Serverless Deployment (AWS Lambda, Vercel)

// Initialize once during cold start
let store;

async function initializeStore() {
  if (!store) {
    store = new VectorStore(1536);
    store.loadDir('./knowledge-base'); // Loads and finalizes
  }
  return store;
}

// Handler reuses the store across invocations
export async function handler(event) {
  const store = await initializeStore();
  const embedding = new Float32Array(event.embedding);
  return store.search(embedding, 10);
}

Local MCP Server

const { VectorStore } = require('native-vector-store');

// Load different knowledge domains at startup
const stores = {
  products: new VectorStore(1536),
  support: new VectorStore(1536),
  general: new VectorStore(1536)
};

stores.products.loadDir('./knowledge/products');
stores.support.loadDir('./knowledge/support');
stores.general.loadDir('./knowledge/general');

// Route searches to appropriate domain
server.on('search', (query) => {
  const store = stores[query.domain] || stores.general;
  const results = store.search(query.embedding, 5);
  return results.filter(r => r.score > 0.7);
});

CLI Tool with Persistent Context

#!/usr/bin/env node
const { VectorStore } = require('native-vector-store');

// Load knowledge base once
const store = new VectorStore(1536);
store.loadDir(process.env.KNOWLEDGE_PATH || './docs');

// Interactive REPL with fast responses
const repl = require('repl');
const r = repl.start('> ');
r.context.search = (embedding, k = 5) => store.search(embedding, k);

File Organization Best Practices

Structure your documents by category for separate vector stores:

knowledge-base/
├── products/          # Product documentation
│   ├── api-reference.json
│   └── user-guide.json
├── support/           # Support articles
│   ├── faq.json
│   └── troubleshooting.json
└── context/           # Context-specific docs
    ├── company-info.json
    └── policies.json

Load each category into its own VectorStore:

// Create separate stores for different domains
const productStore = new VectorStore(1536);
const supportStore = new VectorStore(1536);
const contextStore = new VectorStore(1536);

// Load each category independently
productStore.loadDir('./knowledge-base/products');
supportStore.loadDir('./knowledge-base/support');
contextStore.loadDir('./knowledge-base/context');

// Search specific domains
const productResults = productStore.search(queryEmbedding, 5);
const supportResults = supportStore.search(queryEmbedding, 5);

Each JSON file contains self-contained documents with embeddings:

{
  "id": "unique-id",              // Required: unique document identifier
  "text": "Document content...",   // Required: searchable text content (or use "content" for Spring AI)
  "metadata": {                    // Required: metadata object
    "embedding": [0.1, 0.2, ...],  // Required: array of numbers matching vector dimensions
    "category": "product",         // Optional: additional metadata
    "lastUpdated": "2024-01-01"    // Optional: additional metadata
  }
}

Spring AI Compatibility: You can use "content" instead of "text" for the document field.

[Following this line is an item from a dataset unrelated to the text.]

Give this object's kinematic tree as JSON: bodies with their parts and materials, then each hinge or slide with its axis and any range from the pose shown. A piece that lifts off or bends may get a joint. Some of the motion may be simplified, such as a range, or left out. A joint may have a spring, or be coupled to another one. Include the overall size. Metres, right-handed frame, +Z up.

The library auto-detects which field name you're using from the first document and optimizes subsequent lookups.

Common Mistakes:

❌ Putting embedding at the root level instead of inside metadata
❌ Using string format for embeddings instead of number array
❌ Missing required fields (id, text, or metadata)
❌ Wrong embedding dimensions (must match VectorStore constructor)

Validate your JSON format:

node node_modules/native-vector-store/examples/validate-format.js your-file.json

Deployment Strategies

Blue-Green Deployment

// Load new version without downtime
const newStore = new VectorStore(1536);
newStore.loadDir('./knowledge-base-v2');

// Atomic switch
app.locals.store = newStore;

Versioned Directories

deployments/
├── v1.0.0/
│   └── documents/
├── v1.1.0/
│   └── documents/
└── current -> v1.1.0  # Symlink to active version

Watch for Updates (Development)

const fs = require('fs');

function reloadStore() {
  const newStore = new VectorStore(1536);
  newStore.loadDir('./documents');
  global.store = newStore;
  console.log(`Reloaded ${newStore.size()} documents`);
}

// Initial load
reloadStore();

// Watch for changes in development
if (process.env.NODE_ENV === 'development') {
  fs.watch('./documents', { recursive: true }, reloadStore);
}

Hybrid Search

The vector store now supports hybrid search, combining semantic similarity (vector search) with lexical matching (BM25 text search) for improved retrieval accuracy:

const { VectorStore } = require('native-vector-store');

const store = new VectorStore(1536);
store.loadDir('./documents');

// Hybrid search automatically combines vector and text search
const queryEmbedding = new Float32Array(1536);
const results = store.search(
  queryEmbedding, 
  10,                               // Top 10 results
  "machine learning algorithms"    // Query text for BM25
);

// You can also use individual search methods
const vectorResults = store.searchVector(queryEmbedding, 10);
const textResults = store.searchBM25("machine learning", 10);

// Or explicitly control the hybrid weights
const customResults = store.searchHybrid(
  queryEmbedding,
  "machine learning",
  10,
  0.3,  // Vector weight (30%)
  0.7   // BM25 weight (70%)
);

// Tune BM25 parameters for your corpus
store.setBM25Parameters(
  1.2,  // k1: Term frequency saturation (default: 1.2)
  0.75, // b: Document length normalization (default: 0.75)
  1.0   // delta: Smoothing parameter (default: 1.0)
);

Hybrid search is particularly effective for:

Question answering: BM25 finds documents with exact terms while vectors capture semantic meaning
Knowledge retrieval: Combines conceptual similarity with keyword matching
Multi-lingual search: Vectors handle cross-language similarity while BM25 matches exact terms

MCP Server Integration

Perfect for building local RAG capabilities in MCP servers:

const { MCPVectorServer } = require('native-vector-store/examples/mcp-server');

const server = new MCPVectorServer(1536);

// Load document corpus
await server.loadDocuments('./documents');

// Handle MCP requests
const response = await server.handleMCPRequest('vector_search', {
  query: queryEmbedding,
  k: 5,
  threshold: 0.7
});

API Reference

Full API documentation is available at:

Latest Documentation - Always current
Versioned Documentation - Available at https://mboros1.github.io/native-vector-store/{version}/ (e.g., /v0.3.0/)
Local Documentation - After installing: open node_modules/native-vector-store/docs/index.html

`VectorStore`

Constructor

new VectorStore(dimensions: number)

Methods

`loadDir(path: string): void`

Load all JSON documents from a directory and automatically finalize the store. Files should contain document objects with embeddings.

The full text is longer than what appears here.